Le terme de socialisme d’État désigne la mise en œuvre par un État, ou plus précisément par son gouvernement, d'une politique « socialiste ».

L'expression est utilisée de façon positive ou négative selon les courants, évidemment en fonction des différents sens qu'ils donnent au socialisme.

Selon une première acception, le socialisme d'État est un socialisme réformiste repris à son compte par l'État bourgeois, qui permet de corriger les injustices du capitalisme tout en assurant une transformation graduelle et non violente de la société ; cette acception est reprise dans des discours critiques pour qualifier négativement la social-démocratie réformiste, pour désigner un socialisme qui serait mis en œuvre par la classe dirigeante et non par le prolétariat, interdisant l'évolution vers une société sans classes.
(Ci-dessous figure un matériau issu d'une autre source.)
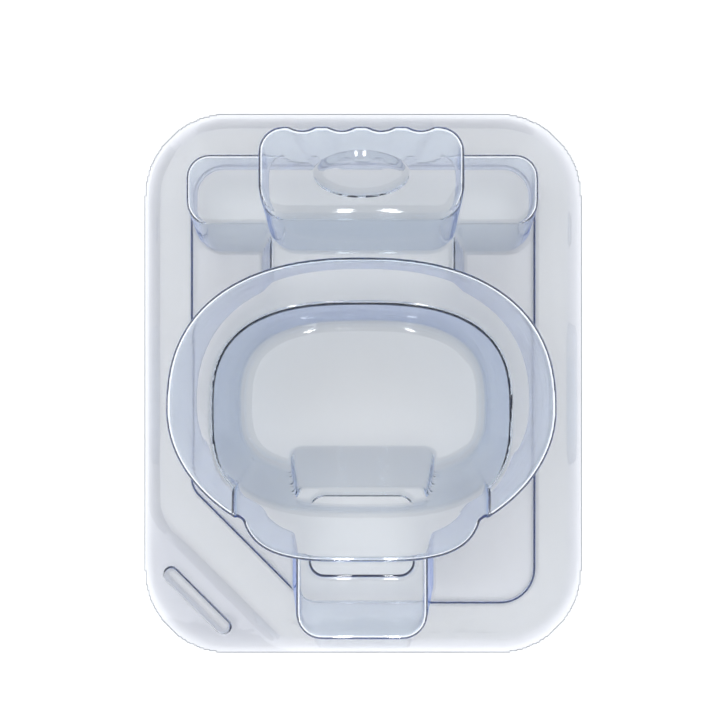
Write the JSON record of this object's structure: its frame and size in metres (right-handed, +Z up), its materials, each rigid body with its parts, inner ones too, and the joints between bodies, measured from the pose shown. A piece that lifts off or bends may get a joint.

Le sens de l'expression évolue ensuite et désigne occasionnellement, au 20e siècle deux réalités politiques opposées : d'une part, le communisme au sens de régime politique, de l'autre, l'ensemble des socialismes de gouvernement non marxistes.

1 Définitions[modifier | modifier le wikicode]

1.1 Socialisme de Lassalle[modifier | modifier le wikicode]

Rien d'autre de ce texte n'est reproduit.